_Records provided:_
________________________

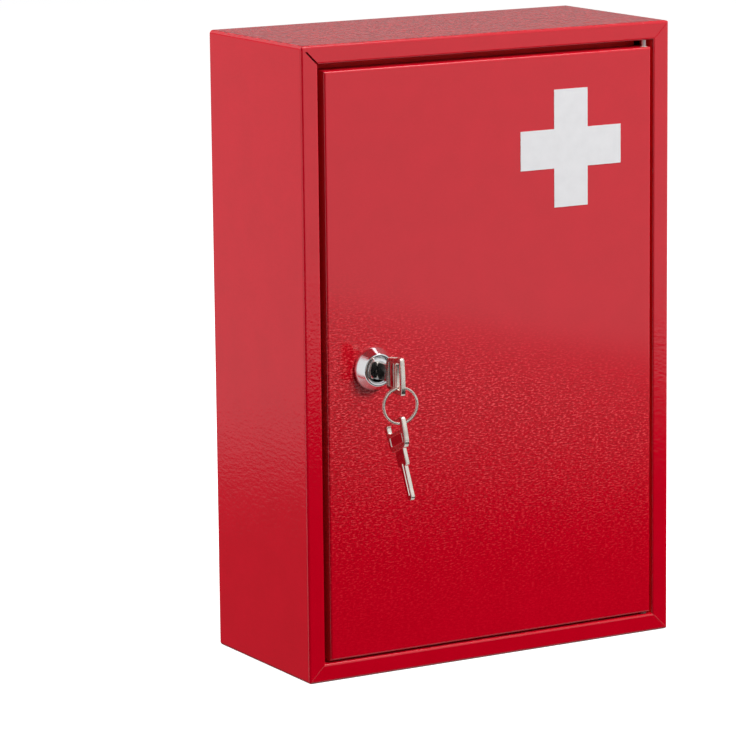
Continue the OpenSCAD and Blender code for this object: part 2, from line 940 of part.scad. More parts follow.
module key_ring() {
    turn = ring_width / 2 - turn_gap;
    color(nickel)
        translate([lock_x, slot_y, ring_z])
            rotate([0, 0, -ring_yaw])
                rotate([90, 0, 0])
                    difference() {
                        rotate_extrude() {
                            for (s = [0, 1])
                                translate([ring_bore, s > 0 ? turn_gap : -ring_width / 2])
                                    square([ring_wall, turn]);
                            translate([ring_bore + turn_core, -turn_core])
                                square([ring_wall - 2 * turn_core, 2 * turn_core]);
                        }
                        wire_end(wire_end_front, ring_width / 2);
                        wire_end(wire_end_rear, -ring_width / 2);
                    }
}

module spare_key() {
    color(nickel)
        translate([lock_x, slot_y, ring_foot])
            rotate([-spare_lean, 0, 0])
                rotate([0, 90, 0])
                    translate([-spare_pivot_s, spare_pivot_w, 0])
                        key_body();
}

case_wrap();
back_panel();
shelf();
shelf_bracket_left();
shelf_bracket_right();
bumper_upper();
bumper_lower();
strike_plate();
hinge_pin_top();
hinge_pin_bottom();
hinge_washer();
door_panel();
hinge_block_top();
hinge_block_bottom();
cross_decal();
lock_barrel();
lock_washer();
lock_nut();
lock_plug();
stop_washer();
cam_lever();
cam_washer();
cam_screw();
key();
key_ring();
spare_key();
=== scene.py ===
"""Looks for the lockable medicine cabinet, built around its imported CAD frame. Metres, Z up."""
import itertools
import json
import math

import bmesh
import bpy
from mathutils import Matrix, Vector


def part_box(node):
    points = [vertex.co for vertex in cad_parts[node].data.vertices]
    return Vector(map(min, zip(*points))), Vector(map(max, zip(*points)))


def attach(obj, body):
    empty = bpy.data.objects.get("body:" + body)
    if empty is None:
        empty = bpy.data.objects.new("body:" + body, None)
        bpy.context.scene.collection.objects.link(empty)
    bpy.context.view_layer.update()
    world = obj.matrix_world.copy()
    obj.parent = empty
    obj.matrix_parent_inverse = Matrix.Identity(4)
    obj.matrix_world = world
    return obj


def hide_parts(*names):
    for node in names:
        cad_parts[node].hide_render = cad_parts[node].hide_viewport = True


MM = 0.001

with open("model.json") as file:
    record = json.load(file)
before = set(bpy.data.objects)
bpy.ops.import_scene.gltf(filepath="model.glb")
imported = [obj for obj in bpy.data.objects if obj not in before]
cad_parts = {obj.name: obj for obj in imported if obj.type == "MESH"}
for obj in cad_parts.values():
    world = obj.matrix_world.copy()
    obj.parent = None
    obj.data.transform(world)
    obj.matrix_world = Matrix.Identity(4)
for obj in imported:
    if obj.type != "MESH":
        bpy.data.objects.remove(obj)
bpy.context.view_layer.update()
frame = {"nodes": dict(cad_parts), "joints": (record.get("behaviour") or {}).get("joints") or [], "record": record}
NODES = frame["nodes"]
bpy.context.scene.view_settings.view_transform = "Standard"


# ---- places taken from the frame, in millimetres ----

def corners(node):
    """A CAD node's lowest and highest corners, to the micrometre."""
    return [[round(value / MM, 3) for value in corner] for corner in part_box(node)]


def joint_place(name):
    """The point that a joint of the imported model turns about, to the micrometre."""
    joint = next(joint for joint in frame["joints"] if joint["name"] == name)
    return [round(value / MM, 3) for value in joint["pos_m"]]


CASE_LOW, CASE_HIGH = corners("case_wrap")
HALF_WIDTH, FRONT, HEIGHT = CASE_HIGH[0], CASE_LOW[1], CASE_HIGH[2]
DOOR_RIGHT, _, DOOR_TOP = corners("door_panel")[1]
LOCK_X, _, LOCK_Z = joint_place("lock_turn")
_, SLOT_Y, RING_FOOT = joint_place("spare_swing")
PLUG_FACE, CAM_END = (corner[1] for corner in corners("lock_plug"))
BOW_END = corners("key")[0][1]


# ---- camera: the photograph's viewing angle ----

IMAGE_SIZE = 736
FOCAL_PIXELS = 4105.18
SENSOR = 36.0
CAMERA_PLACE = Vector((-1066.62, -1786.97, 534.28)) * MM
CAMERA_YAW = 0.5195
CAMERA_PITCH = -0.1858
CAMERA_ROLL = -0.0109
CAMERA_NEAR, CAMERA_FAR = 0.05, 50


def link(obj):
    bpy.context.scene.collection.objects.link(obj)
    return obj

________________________

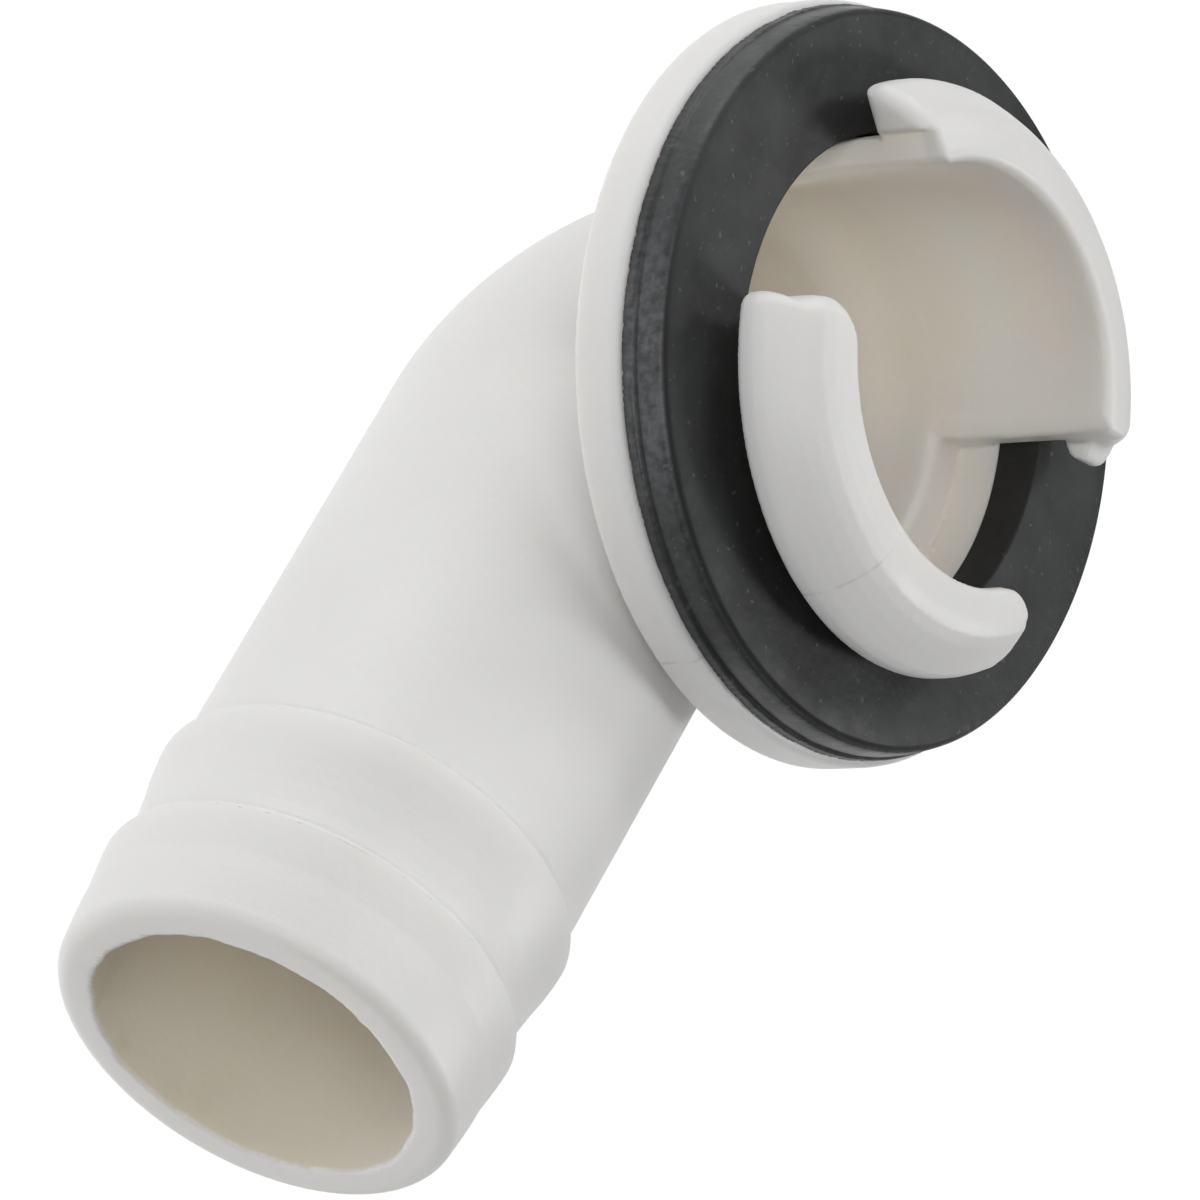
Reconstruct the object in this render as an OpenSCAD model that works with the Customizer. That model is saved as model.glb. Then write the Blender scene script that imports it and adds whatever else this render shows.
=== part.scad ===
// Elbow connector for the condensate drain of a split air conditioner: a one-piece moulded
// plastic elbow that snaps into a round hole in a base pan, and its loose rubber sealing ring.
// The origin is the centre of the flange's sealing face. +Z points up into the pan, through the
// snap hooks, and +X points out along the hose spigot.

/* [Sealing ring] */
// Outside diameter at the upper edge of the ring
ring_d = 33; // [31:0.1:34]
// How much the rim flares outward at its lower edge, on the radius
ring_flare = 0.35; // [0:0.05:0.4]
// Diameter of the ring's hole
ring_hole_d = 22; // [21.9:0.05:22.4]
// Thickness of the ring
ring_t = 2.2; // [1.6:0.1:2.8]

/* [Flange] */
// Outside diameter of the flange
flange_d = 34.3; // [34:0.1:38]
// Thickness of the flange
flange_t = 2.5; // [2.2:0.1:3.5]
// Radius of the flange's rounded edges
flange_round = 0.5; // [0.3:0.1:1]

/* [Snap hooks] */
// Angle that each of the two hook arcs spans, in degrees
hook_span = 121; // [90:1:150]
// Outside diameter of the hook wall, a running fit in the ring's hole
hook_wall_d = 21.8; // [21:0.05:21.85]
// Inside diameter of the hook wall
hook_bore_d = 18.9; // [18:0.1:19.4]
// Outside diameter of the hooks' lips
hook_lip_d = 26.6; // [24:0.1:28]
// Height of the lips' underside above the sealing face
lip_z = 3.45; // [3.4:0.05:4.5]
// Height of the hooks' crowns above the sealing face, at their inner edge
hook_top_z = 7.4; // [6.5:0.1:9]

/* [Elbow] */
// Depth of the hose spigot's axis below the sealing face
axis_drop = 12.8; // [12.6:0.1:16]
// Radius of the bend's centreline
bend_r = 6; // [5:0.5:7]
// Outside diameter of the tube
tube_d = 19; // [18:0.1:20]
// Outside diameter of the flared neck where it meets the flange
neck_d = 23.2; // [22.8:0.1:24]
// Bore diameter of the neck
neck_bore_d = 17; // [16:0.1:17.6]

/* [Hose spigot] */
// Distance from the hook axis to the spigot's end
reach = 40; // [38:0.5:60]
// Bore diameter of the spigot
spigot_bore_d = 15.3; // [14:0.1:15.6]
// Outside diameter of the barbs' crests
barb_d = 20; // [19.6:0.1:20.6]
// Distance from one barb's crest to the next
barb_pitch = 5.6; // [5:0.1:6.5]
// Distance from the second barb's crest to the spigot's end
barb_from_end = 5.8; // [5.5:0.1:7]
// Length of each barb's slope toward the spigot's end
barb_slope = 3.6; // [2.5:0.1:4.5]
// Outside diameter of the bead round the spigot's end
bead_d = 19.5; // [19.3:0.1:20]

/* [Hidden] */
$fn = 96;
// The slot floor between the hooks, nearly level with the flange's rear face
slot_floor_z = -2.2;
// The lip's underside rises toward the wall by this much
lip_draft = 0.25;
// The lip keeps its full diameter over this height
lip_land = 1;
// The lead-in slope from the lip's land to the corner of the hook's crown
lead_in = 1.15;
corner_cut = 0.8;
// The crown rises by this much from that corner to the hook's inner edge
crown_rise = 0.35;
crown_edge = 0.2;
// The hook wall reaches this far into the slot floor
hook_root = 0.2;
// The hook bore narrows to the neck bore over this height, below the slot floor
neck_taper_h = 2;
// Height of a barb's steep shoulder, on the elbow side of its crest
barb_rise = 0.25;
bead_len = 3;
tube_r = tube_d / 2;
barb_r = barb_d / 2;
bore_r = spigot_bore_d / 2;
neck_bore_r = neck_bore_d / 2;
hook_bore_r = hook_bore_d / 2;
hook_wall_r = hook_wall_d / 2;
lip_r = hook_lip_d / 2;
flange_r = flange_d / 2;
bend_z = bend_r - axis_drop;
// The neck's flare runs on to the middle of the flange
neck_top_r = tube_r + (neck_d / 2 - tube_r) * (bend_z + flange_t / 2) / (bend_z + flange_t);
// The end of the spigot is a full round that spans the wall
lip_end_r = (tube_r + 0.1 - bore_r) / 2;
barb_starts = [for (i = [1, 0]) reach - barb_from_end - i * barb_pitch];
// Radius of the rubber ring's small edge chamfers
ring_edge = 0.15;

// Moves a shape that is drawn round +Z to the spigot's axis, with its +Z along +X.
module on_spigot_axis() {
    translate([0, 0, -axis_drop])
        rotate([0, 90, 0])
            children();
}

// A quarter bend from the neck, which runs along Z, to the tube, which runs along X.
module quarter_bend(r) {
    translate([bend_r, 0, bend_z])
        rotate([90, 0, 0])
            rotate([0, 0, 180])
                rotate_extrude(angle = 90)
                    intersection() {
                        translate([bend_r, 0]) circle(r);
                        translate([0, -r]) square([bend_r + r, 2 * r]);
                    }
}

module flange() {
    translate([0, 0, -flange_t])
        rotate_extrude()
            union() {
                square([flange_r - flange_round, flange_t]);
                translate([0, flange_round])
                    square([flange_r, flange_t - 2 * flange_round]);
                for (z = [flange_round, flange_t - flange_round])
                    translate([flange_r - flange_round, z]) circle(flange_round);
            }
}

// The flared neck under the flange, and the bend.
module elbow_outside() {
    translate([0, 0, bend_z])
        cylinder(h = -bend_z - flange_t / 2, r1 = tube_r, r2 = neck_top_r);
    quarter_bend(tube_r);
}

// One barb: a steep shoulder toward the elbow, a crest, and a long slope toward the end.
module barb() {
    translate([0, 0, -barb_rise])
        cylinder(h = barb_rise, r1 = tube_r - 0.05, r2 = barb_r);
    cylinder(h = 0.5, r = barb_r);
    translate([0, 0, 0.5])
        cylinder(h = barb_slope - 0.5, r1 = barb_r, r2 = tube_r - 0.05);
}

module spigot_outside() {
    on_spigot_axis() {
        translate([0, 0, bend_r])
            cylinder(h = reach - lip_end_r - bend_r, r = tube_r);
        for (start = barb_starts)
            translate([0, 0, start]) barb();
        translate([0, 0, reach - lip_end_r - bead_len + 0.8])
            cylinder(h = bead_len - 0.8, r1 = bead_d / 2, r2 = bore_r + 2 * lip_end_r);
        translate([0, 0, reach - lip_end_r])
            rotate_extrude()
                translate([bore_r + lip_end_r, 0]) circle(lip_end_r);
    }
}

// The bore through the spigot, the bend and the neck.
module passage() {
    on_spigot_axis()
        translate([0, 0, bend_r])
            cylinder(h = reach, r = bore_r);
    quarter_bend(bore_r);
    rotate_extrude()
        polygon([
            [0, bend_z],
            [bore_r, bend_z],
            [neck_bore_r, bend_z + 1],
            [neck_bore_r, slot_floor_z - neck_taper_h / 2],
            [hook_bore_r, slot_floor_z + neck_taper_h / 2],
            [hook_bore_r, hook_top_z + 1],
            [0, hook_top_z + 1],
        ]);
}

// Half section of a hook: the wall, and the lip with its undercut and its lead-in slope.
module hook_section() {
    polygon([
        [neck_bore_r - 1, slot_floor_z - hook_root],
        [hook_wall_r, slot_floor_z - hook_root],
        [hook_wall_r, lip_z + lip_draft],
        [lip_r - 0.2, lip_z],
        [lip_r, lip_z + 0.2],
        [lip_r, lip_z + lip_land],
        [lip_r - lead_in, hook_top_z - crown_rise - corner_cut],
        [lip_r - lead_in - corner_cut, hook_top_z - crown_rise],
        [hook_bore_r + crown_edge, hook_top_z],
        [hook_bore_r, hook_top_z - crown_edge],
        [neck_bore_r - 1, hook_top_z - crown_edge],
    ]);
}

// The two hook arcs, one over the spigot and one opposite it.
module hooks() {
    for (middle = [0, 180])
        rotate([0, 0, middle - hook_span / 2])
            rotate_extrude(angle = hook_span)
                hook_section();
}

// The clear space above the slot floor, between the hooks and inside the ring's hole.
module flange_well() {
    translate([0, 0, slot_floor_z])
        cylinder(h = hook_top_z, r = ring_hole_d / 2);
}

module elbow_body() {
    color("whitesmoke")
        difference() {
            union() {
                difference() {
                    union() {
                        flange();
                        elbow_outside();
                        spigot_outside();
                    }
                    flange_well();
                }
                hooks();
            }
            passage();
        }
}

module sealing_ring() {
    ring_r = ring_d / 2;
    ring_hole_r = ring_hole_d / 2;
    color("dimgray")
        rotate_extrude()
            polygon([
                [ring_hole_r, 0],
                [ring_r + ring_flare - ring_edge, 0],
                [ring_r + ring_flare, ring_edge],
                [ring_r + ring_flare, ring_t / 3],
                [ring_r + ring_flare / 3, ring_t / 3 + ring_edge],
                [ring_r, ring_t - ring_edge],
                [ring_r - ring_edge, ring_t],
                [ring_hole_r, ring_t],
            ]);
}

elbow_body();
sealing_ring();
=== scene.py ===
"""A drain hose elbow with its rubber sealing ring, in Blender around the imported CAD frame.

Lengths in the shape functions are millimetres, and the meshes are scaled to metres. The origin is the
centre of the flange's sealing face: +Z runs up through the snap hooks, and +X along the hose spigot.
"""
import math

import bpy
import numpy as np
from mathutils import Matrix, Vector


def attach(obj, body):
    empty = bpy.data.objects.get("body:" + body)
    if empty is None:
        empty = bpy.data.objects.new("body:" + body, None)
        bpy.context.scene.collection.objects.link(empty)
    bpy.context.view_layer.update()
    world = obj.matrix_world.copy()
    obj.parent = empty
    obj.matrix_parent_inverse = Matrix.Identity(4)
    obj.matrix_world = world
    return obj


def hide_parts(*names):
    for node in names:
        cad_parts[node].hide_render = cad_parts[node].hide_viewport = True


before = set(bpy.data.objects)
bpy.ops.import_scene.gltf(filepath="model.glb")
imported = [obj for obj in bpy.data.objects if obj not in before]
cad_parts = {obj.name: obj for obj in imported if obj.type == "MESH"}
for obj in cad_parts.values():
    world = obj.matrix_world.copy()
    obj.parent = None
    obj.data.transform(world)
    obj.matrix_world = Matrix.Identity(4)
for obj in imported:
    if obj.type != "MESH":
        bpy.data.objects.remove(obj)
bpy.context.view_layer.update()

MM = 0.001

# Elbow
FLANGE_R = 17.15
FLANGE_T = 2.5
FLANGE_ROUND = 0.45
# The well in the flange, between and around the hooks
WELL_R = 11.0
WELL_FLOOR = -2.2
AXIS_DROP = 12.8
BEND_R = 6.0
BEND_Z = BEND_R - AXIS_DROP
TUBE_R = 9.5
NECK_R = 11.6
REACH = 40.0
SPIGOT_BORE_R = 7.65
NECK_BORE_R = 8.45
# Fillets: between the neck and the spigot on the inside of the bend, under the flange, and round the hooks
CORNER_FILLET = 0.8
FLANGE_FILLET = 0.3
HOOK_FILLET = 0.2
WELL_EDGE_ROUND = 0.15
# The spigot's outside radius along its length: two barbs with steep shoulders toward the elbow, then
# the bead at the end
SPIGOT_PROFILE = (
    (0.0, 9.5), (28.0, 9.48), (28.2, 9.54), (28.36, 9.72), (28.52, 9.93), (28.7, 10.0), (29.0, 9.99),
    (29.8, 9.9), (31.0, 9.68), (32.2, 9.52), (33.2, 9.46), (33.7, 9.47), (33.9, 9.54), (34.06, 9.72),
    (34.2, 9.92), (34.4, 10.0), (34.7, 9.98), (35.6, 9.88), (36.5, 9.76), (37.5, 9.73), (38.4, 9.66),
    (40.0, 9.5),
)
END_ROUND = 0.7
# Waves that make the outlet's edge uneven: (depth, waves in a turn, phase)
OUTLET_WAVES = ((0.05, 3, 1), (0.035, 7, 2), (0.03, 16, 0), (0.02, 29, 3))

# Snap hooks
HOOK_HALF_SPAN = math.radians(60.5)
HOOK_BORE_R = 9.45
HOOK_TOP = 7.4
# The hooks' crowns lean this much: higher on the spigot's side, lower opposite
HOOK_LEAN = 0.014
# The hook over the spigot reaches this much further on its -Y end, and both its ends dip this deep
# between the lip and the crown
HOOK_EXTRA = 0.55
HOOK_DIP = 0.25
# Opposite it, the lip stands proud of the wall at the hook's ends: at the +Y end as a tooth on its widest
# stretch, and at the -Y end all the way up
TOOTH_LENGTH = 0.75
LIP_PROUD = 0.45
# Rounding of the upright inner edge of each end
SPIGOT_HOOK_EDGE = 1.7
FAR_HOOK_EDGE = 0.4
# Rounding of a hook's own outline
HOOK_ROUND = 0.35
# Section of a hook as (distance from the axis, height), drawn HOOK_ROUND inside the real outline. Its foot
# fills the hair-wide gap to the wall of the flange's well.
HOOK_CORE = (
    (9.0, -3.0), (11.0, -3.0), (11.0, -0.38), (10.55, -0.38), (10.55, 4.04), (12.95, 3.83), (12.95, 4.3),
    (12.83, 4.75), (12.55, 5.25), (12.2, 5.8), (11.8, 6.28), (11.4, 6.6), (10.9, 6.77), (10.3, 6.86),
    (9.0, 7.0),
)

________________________

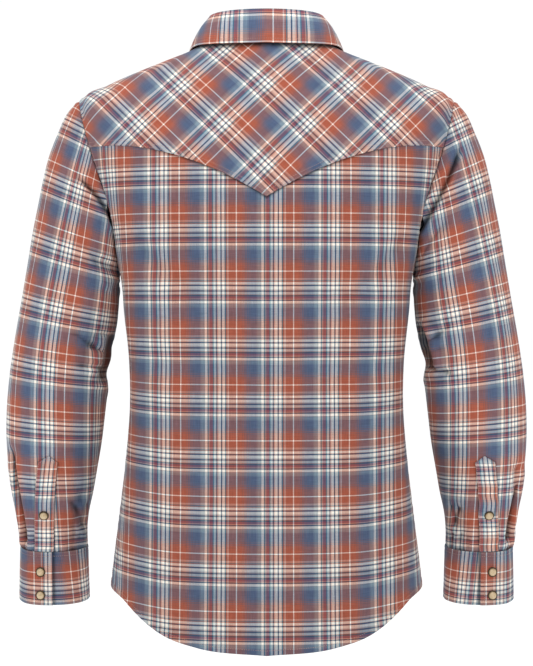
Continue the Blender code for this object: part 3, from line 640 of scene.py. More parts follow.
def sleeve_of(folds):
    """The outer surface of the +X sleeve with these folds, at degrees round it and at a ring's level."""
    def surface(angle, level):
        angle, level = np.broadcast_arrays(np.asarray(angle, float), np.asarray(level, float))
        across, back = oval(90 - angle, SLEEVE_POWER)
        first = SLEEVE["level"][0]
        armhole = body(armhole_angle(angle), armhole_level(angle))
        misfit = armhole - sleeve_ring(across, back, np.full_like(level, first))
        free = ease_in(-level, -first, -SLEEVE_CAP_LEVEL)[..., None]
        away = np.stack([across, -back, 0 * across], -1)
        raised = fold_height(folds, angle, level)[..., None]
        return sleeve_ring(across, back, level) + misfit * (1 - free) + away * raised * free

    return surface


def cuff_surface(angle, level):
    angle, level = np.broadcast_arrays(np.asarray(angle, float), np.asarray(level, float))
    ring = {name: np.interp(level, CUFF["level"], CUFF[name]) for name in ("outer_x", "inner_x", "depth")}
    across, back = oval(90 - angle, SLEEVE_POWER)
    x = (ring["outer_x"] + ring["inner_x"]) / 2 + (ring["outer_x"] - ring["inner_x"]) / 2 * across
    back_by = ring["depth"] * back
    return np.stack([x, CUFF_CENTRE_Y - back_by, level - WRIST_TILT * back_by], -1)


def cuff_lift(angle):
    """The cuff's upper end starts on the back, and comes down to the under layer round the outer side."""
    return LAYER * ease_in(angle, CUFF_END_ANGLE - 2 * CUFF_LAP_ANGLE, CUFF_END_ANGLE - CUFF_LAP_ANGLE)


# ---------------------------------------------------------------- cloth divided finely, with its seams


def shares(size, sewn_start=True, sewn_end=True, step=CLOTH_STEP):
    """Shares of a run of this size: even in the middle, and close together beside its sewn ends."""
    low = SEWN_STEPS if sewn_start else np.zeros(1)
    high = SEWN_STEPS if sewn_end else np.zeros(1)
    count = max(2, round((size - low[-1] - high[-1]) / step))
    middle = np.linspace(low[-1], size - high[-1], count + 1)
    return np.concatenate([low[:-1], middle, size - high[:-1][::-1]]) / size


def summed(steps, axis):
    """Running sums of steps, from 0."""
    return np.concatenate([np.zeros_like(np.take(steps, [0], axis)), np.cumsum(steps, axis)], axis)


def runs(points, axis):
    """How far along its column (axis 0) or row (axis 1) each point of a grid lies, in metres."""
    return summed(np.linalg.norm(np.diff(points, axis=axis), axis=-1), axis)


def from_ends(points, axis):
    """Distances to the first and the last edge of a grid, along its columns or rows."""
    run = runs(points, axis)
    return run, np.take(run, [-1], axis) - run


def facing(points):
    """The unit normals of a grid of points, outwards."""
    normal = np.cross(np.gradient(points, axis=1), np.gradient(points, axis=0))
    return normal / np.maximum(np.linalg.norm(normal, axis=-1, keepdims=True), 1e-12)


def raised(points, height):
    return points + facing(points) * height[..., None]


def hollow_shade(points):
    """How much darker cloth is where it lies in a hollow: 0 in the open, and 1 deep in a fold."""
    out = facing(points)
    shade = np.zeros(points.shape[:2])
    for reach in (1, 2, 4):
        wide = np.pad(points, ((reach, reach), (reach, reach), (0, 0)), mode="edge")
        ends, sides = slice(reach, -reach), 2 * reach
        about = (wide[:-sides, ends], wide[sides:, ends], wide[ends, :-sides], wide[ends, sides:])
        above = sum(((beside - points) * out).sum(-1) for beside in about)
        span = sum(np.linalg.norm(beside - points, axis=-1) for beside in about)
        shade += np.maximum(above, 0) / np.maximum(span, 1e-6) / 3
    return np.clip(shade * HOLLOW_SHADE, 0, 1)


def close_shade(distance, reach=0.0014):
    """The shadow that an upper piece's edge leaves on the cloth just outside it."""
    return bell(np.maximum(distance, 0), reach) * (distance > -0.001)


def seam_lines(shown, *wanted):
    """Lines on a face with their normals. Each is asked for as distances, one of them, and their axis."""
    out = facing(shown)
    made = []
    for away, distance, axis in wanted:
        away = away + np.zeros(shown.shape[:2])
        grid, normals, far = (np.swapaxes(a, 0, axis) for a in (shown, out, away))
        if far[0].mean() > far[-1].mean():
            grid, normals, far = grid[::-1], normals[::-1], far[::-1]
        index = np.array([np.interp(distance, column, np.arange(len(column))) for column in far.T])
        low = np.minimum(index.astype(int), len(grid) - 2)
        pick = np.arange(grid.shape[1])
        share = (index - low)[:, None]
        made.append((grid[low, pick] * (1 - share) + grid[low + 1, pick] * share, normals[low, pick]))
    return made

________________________

_Your task:_ From the listing, tally every line with the word "that" in it and give only the tally.

_Exercise response:_ 9